The War of the Worlds – a note on the text
The novel first appeared as an illustrated monthly serial in Pearson’s Magazine and simultaneously in New York Cosmopolitan magazine between April and December 1897. Early in the following year two pirated versions began to appear in New York and Boston newspapers with the locations of the action changed so that the Martian invasion was directed at the American city concerned. The story first appeared in single volume novel format published by William Heinemann in London and Harpers in New York in 1898. For a full account of its publishing history and revisions to subsequent editions, see the note by Patrick Parrinder in the Penguin Classics edition (2005)

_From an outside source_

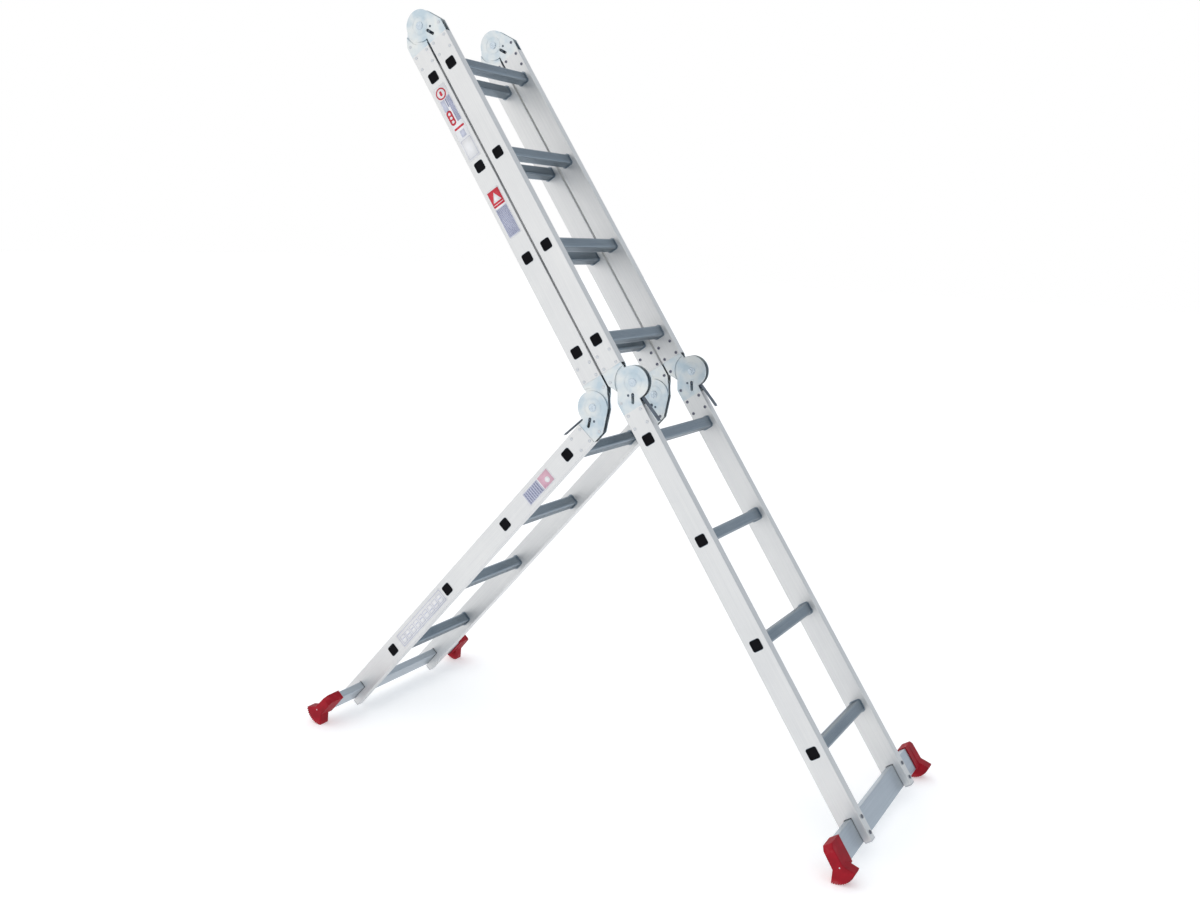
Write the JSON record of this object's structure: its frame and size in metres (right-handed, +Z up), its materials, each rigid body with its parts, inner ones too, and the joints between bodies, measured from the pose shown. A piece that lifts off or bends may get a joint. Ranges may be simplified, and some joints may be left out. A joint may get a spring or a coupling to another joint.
{
  "type": "multi position ladder",
  "caption": "Folding aluminium ladder of hinged sections with locking joints, stabiliser bars and toothed rubber feet, standing as a leaning front leg with a propped rear leg.",
  "frame": {"origin": "on the floor, under the middle of the overall box", "axes": "+Z up, +X towards the front section that is climbed, +Y across the ladder"},
  "size_m": [1.5962, 0.676, 1.9801],
  "materials": {
    "rail_aluminium": "satin anodised extrusion",
    "rung_aluminium": "grooved mill extrusion",
    "bar_aluminium": "satin extrusion",
    "hinge_steel": "bright zinc plating",
    "pin_steel": "zinc plated, domed heads",
    "lever_steel": "dark coated pressed steel",
    "rivet_steel": "satin rivet heads",
    "screw_steel": "dark plated",
    "plug_plastic": "moulded",
    "cap_plastic": "moulded",
    "foot_rubber": "moulded non-slip rubber"
  },
  "bodies": {
    "front_upper": {"front_hinge_inner_arm_left": "hinge_steel", "front_hinge_inner_arm_right": "hinge_steel", "front_upper_rail_left": "rail_aluminium", "front_upper_rail_right": "rail_aluminium", "front_upper_rivets": "rivet_steel", "front_upper_rung_1": "rung_aluminium", "front_upper_rung_2": "rung_aluminium", "front_upper_rung_3": "rung_aluminium", "front_upper_rung_4": "rung_aluminium", "front_upper_rung_plugs": "plug_plastic", "top_hinge_fork_left": "hinge_steel", "top_hinge_fork_right": "hinge_steel", "top_hinge_pivot_pins": "pin_steel"},
    "front_lower": {"front_bar_screws": "screw_steel", "front_foot_left": "foot_rubber", "front_foot_right": "foot_rubber", "front_hinge_fork_left": "hinge_steel", "front_hinge_fork_right": "hinge_steel", "front_hinge_pivot_pins": "pin_steel", "front_lower_rail_left": "rail_aluminium", "front_lower_rail_right": "rail_aluminium", "front_lower_rivets": "rivet_steel", "front_lower_rung_1": "rung_aluminium", "front_lower_rung_2": "rung_aluminium", "front_lower_rung_3": "rung_aluminium", "front_lower_rung_4": "rung_aluminium", "front_lower_rung_plugs": "plug_plastic", "front_rail_end_caps": "cap_plastic", "front_stabiliser_bar": "bar_aluminium"},
    "rear_upper": {"rear_hinge_inner_arm_left": "hinge_steel", "rear_hinge_inner_arm_right": "hinge_steel", "rear_upper_rail_left": "rail_aluminium", "rear_upper_rail_right": "rail_aluminium", "rear_upper_rivets": "rivet_steel", "rear_upper_rung_1": "rung_aluminium", "rear_upper_rung_2": "rung_aluminium", "rear_upper_rung_3": "rung_aluminium", "rear_upper_rung_4": "rung_aluminium", "rear_upper_rung_plugs": "plug_plastic", "top_hinge_inner_arm_left": "hinge_steel", "top_hinge_inner_arm_right": "hinge_steel"},
    "rear_lower": {"rear_bar_screws": "screw_steel", "rear_foot_left": "foot_rubber", "rear_foot_right": "foot_rubber", "rear_hinge_fork_left": "hinge_steel", "rear_hinge_fork_right": "hinge_steel", "rear_hinge_pivot_pins": "pin_steel", "rear_lower_rail_left": "rail_aluminium", "rear_lower_rail_right": "rail_aluminium", "rear_lower_rivets": "rivet_steel", "rear_lower_rung_1": "rung_aluminium", "rear_lower_rung_2": "rung_aluminium", "rear_lower_rung_3": "rung_aluminium", "rear_lower_rung_4": "rung_aluminium", "rear_lower_rung_plugs": "plug_plastic", "rear_rail_end_caps": "cap_plastic", "rear_stabiliser_bar": "bar_aluminium"},
    "levers_front": {"front_hinge_release_levers": "lever_steel"},
    "levers_top": {"top_hinge_release_levers": "lever_steel"},
    "levers_rear": {"rear_hinge_release_levers": "lever_steel"}
  },
  "joints": [
    {"name": "fold_front", "type": "hinge", "parent": "front_upper", "child": "front_lower", "pos_m": [0.10804, 0, 1.04731], "axis": [0, 1, 0], "range_deg": [-180, 0]},
    {"name": "fold_top", "type": "hinge", "parent": "front_upper", "child": "rear_upper", "pos_m": [-0.58205, 0, 1.93705], "axis": [0, 1, 0], "range_deg": [0, 180]},
    {"name": "fold_rear", "type": "hinge", "parent": "rear_upper", "child": "rear_lower", "pos_m": [-0.00254, 0, 0.97164], "axis": [0, -1, 0], "range_deg": [-101, 75]},
    {"name": "lever_turn_front", "type": "hinge", "parent": "front_lower", "child": "levers_front", "pos_m": [0.09777, 0, 1.01363], "axis": [0, -1, 0], "range_deg": [-8.01, 0.01]},
    {"name": "lever_turn_top", "type": "hinge", "parent": "front_upper", "child": "levers_top", "pos_m": [-0.54693, 0, 1.93443], "axis": [0, 1, 0], "range_deg": [-0.01, 8.01]},
    {"name": "lever_turn_rear", "type": "hinge", "parent": "rear_lower", "child": "levers_rear", "pos_m": [0.00401, 0, 0.93703], "axis": [0, 1, 0], "range_deg": [-6.8, 5.1]}
  ],
  "couplings": [
    {"joint": "lever_turn_front", "follows": "fold_front", "ratio": 0.044444},
    {"joint": "lever_turn_top", "follows": "fold_top", "ratio": 0.044444},
    {"joint": "lever_turn_rear", "follows": "fold_rear", "ratio": 0.06667}
  ]
}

The War of the Worlds – critical commentary
H.G. Wells was certainly not short of memorable ideas at the start of his writing career – The Time Machine (1895), The Island of Doctor Moreau (1896), The Invisible Man (1897), and The First Men in the Moon (1901) have retained their popularity ever since they first appeared. These works have passed into general cultural consciousness, aided by their adaptations for other forms of media such as film, television, and comic books.
The War of the Worlds is no exception to this cross-media adaptation. Most famously, it was produced as a documentary-style radio play by Orson Welles in 1938, and such was the authenticity of the production (and the credulity of the American listening public) that it caused wholesale panic. People actually believed Martians had invaded the eastern seaboard of the USA, to which area the locations had been changed.
After these early successes with novels he himself called ‘scientific romances’, Wells became quite famous, and his opinions on science, technology, and politics were taken quite seriously. Following the influence of modernist writers such as James Joyce, D.H. Larence, and Virginia Woolf, his reputation declined and since the end of the twentieth century it has never risen again above that of a popular minor writer.
The prophetic element
Despite all the Boys Own Adventure elements of the novel and the creepy monsters from outer space that have become the stock-in-trade of science fiction, there is one element of the novel in which Wells excels himself. That is the amazingly prophetic way in which he writes about mechanised warfare and and creates scenes which were to become commonplace less than two decades after the publication of the novel.
The descriptions of devastation following the Martians’ initial attacks are amazingly prescient. of the images of carnage and obliteration which resulted from trench warfare in Flanders from 1914 to 1918.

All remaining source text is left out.